What you will do
Look through the data below and report how many lines include "finishes". Only the number should be given.

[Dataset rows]
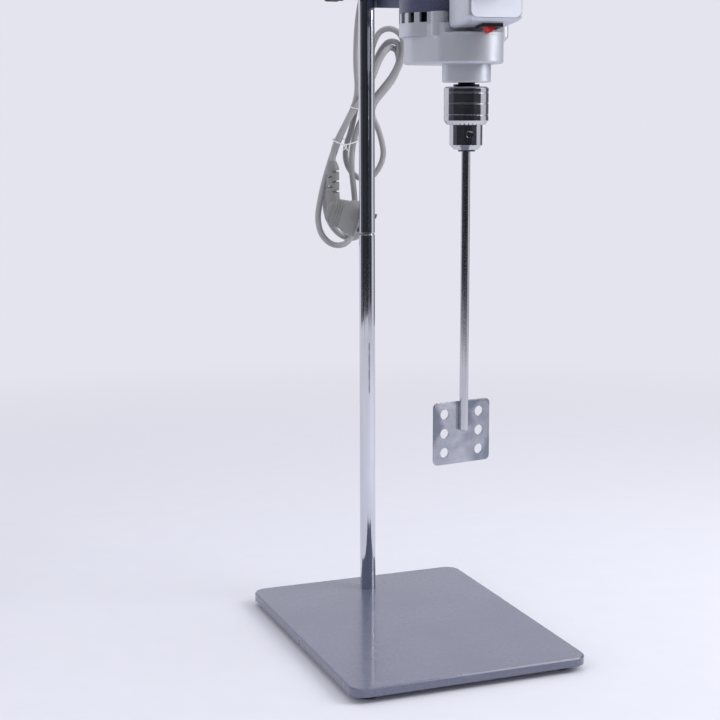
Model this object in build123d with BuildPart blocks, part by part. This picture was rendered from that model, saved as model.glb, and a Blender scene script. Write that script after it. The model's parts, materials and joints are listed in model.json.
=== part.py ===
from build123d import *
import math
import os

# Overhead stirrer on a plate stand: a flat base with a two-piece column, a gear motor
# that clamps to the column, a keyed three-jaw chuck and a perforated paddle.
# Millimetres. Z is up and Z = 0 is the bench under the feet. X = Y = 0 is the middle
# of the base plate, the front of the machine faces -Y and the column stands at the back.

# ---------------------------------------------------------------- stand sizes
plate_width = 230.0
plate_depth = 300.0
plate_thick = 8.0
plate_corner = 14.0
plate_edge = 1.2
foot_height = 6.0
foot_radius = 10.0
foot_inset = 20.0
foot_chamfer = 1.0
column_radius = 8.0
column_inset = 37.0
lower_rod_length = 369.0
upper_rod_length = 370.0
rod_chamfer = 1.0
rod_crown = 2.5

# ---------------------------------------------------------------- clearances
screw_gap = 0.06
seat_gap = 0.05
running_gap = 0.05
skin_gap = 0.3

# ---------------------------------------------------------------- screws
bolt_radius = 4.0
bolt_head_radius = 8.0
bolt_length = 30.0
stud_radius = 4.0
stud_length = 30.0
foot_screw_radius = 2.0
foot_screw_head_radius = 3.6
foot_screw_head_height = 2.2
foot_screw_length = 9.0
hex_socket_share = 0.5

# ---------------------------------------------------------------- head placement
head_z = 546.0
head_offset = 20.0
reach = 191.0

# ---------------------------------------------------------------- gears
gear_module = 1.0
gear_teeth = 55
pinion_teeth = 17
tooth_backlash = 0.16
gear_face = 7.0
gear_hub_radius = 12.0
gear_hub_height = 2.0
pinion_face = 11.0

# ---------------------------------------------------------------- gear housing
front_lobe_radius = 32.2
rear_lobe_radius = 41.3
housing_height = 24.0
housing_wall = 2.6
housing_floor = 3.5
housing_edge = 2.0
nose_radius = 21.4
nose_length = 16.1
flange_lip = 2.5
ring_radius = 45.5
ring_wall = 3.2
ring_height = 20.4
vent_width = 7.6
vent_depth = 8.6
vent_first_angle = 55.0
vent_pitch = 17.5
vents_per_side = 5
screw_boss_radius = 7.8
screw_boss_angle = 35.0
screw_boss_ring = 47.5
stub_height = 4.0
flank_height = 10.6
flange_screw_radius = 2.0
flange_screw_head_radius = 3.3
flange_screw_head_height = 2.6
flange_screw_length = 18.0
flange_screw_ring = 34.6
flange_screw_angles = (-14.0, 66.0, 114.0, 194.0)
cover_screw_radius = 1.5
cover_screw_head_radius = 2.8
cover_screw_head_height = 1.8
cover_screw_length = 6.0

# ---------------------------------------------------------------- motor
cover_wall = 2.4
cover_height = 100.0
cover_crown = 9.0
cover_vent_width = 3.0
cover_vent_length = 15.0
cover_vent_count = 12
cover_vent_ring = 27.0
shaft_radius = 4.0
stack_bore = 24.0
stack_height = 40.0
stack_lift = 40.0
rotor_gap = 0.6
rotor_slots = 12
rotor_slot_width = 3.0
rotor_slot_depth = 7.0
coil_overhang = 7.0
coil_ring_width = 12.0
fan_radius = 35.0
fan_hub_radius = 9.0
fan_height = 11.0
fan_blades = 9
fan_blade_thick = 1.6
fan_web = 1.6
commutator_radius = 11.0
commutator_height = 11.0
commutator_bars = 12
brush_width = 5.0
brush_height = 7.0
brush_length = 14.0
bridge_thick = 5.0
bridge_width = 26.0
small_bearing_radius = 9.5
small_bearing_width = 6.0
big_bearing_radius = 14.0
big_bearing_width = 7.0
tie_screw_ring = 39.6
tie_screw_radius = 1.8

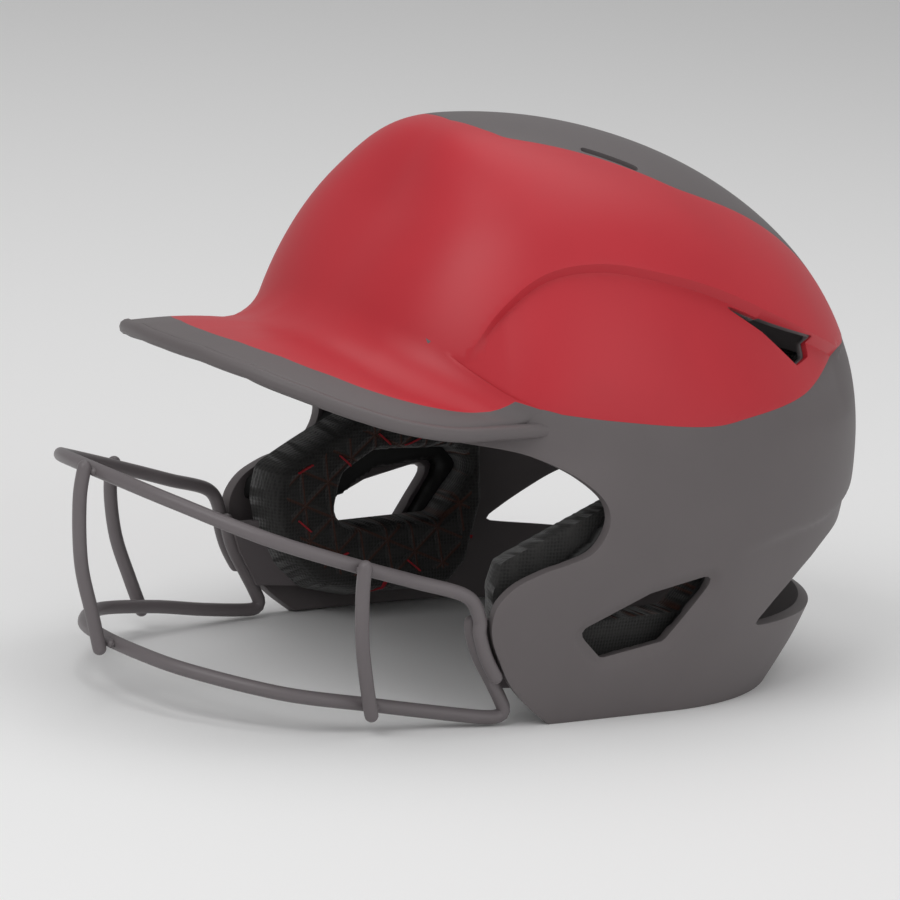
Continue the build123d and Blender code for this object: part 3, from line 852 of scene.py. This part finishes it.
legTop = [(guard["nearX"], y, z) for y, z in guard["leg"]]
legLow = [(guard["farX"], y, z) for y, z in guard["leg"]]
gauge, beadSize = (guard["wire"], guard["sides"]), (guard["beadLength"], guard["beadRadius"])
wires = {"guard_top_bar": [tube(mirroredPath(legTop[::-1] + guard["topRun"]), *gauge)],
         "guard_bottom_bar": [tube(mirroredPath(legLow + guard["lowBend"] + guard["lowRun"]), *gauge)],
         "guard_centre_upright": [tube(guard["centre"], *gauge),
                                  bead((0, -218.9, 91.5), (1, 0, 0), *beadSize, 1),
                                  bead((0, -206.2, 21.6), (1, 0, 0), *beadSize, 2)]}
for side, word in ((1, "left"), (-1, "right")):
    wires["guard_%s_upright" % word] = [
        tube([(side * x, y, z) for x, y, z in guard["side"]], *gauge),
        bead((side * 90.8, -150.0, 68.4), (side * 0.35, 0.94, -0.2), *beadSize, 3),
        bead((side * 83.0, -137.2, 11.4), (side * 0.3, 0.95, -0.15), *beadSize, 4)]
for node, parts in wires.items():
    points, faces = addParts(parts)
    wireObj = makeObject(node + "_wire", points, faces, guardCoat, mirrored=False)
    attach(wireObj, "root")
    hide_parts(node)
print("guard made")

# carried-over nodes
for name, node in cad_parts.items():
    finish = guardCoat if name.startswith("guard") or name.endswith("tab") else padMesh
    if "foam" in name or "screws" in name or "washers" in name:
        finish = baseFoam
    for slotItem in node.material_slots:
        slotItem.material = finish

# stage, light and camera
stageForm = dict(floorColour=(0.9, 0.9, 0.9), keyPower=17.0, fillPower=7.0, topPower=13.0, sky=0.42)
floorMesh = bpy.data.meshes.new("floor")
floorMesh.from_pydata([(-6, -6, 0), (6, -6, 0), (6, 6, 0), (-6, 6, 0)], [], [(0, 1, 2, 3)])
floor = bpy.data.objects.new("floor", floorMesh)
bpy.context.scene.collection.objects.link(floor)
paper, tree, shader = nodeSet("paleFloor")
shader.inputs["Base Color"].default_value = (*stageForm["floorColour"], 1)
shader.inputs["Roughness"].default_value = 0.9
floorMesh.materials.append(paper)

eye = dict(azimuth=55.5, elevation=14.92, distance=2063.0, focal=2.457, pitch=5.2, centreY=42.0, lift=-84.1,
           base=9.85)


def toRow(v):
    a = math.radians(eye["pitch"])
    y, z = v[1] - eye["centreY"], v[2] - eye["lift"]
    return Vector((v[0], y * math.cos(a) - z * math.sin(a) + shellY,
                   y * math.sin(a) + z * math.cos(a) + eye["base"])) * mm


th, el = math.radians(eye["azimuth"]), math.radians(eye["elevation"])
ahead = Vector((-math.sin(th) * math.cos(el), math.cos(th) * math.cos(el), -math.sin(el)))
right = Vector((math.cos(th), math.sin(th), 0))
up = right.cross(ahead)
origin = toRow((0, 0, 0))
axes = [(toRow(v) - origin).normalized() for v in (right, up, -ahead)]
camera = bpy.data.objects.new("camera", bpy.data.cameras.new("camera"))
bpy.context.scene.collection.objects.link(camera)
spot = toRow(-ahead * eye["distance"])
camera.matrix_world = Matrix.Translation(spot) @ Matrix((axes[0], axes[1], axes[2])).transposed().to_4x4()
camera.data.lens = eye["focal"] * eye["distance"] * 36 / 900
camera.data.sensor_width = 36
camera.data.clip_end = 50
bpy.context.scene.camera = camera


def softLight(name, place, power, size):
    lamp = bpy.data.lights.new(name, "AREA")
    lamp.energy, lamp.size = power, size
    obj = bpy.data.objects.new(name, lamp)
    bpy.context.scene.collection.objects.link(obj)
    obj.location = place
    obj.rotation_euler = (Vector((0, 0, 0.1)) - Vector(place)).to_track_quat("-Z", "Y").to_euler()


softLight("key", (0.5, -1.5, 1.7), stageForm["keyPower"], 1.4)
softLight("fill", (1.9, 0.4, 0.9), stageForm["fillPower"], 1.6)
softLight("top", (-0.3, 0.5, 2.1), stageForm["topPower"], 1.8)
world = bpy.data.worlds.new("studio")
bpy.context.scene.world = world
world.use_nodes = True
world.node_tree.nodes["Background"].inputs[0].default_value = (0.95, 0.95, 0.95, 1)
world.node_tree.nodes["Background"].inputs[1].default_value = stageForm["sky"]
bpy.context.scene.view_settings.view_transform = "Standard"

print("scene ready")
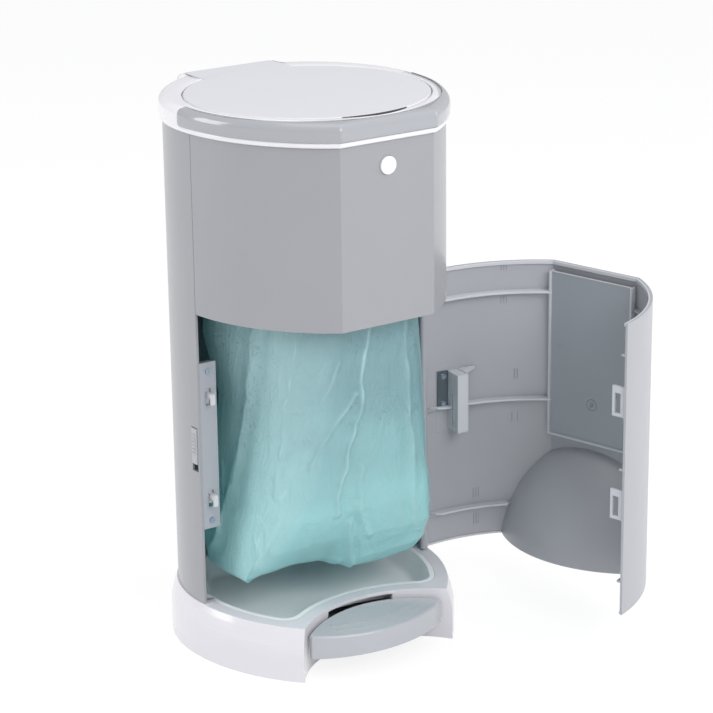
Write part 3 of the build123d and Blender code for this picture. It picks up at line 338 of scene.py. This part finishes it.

Reply
2